Resûl-i Ekrem Efendimiz, Taif halkının kibir ve gururla­rının esiri olup Müs­lü­manlıktan kaçındıklarını biliyordu. Bu sebeple, “Onlar, seni sağ bırak­maz­lar!” buyurdu.

Urve, “Yâ Re­sû­lal­lah! Beni, onlar öz evlatlarından daha çok severler!” dedi ve gitmek istediğini tekrarladı.

Peygamber Efendimiz yine “Onlar, seni öldürürler!” buyurdu.

Urve, Taif halkının kendisine karşı gösterdikleri sevgi ve hürmete güveni­yordu.

“Yâ Re­sû­lal­lah! Vallahi, değil öldürmek, beni uykudan uyandırmaya bile kıymazlar!” diye konuştu.

Sonra, dileğini üçüncü kere tekrarladı.

Bunun üzerine Resûl-i Ekrem Efendimiz, “Madem gitmek istiyorsun, git!” diye izin verdi.

Urve, derhal yola koyulup Taif’e vardı; Taiflileri Müslüman olmaya davet etti.

Kibir ve gururlarının zebunu olmuş Taifliler, bu ulvî davete ok yağmuruyla karşılık verdiler ve çok sevdikleri Urve b. Mes’ud’u şehit ettiler.[2]

Onun şehâdet haberini duyan Peygamber Efendimiz, “Onun kavmiyle olan hali, Sahib-i Yasin’in kavmi arasındaki haline benzer. Sahib-i Yasin, kavmini, Al­lah Teâlâ’ya imana davet etmişti de kavmi onu öldürmüştü!” buyurduktan sonra ilave etti: “Allah’a hamdolsun ki ümmetimin içinde, Sahib-i Yâsin gibi birini bulundur­du!”[3]

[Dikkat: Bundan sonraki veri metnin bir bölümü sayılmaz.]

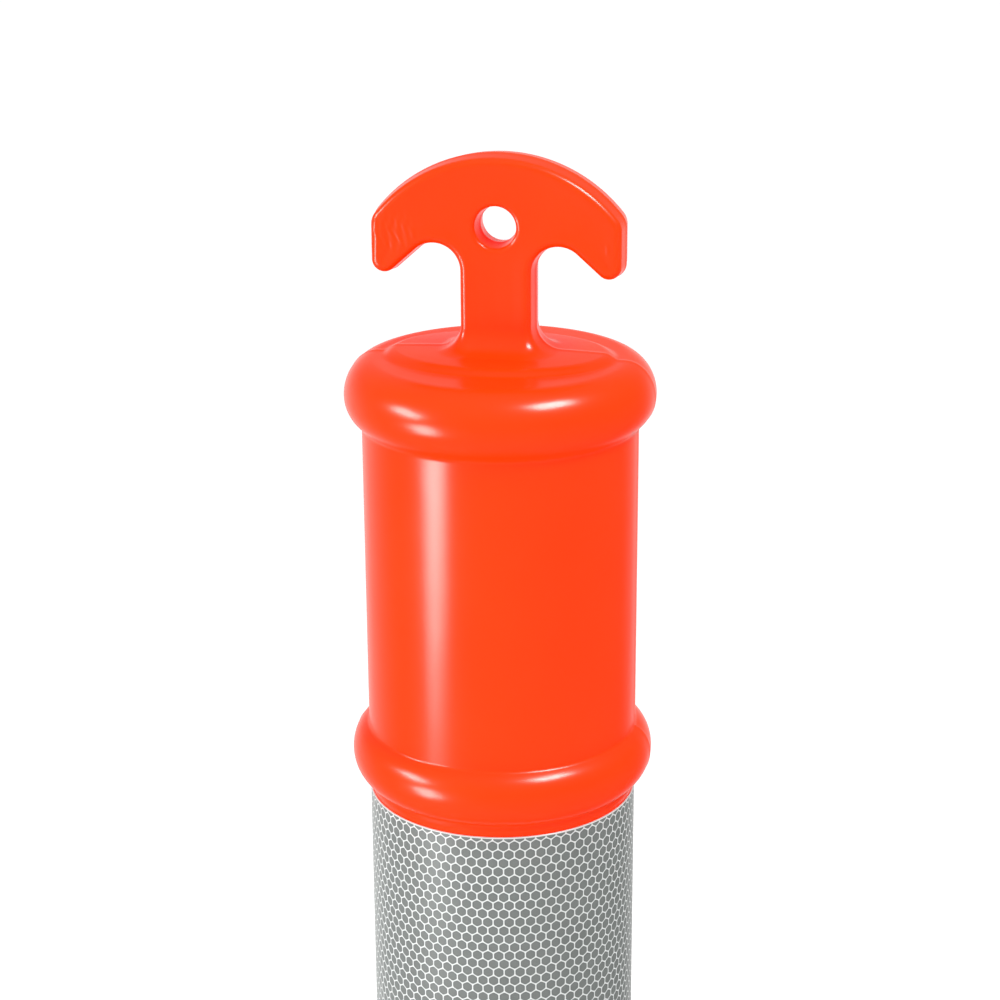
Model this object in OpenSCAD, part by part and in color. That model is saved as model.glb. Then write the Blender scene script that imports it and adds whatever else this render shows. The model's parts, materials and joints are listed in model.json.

Hz. Ebû Bekir’in Zevcesi Ümmü Rûman’ın Vefatı

Hz. Ebû Bekir’in, asıl ismi Zeyneb olan zevcesi Ümmü Rû­man, Mekke’de ilk sıralarda Müslüman olmuş ve Peygamber Efendimize bîat etmişti. Kendi­sinden Abdurrahman ile Hz. Âişe dünyaya gel­miş­ti.

Ümmü Rûman, Hicret’in 9. senesinde vefat etti. Peygamber Efendimiz, kab­rine inip, onun için Cenab-ı Hakk’­tan mağrifet niyaz et­ti.[4]

Mestler Üzerine Meshin Emredilmesi

Peygamber Efendimiz, Tebük Seferi esnasında mestler üzerine meshetmeyi emir buyurdu.[5]Bunun müddeti misafirler için geceli gündüzlü üç gün (yet­miş iki saat), misafir olmayanlar için bir gün, bir gecedir (yirmi dört saat).

[1]İbn Hişam, Sîre, c. 4, s. 182; İbn Sa’d, Tabakat, c. 5, s. 503.
[2]İbn Hişam, a.g.e., c. 4, s. 182; İbn Sa’d, a.g.e., c. 1, s. 312.
[3]İbn Hişam, a.g.e., c. 4, s. 182; İbn Sa’d, a.g.e., c. 1, s. 504.
[4]İbn Sa’d, a.g.e., c. 8, s. 277; İbn Esir, Üsdü’l-Gabe, c. 7, s. 331; İbn Hacer, el-İsabe, c. 4, s. 451.
[5]Ahmed İbn Hanbel, Müsned, c. 6, s. 27.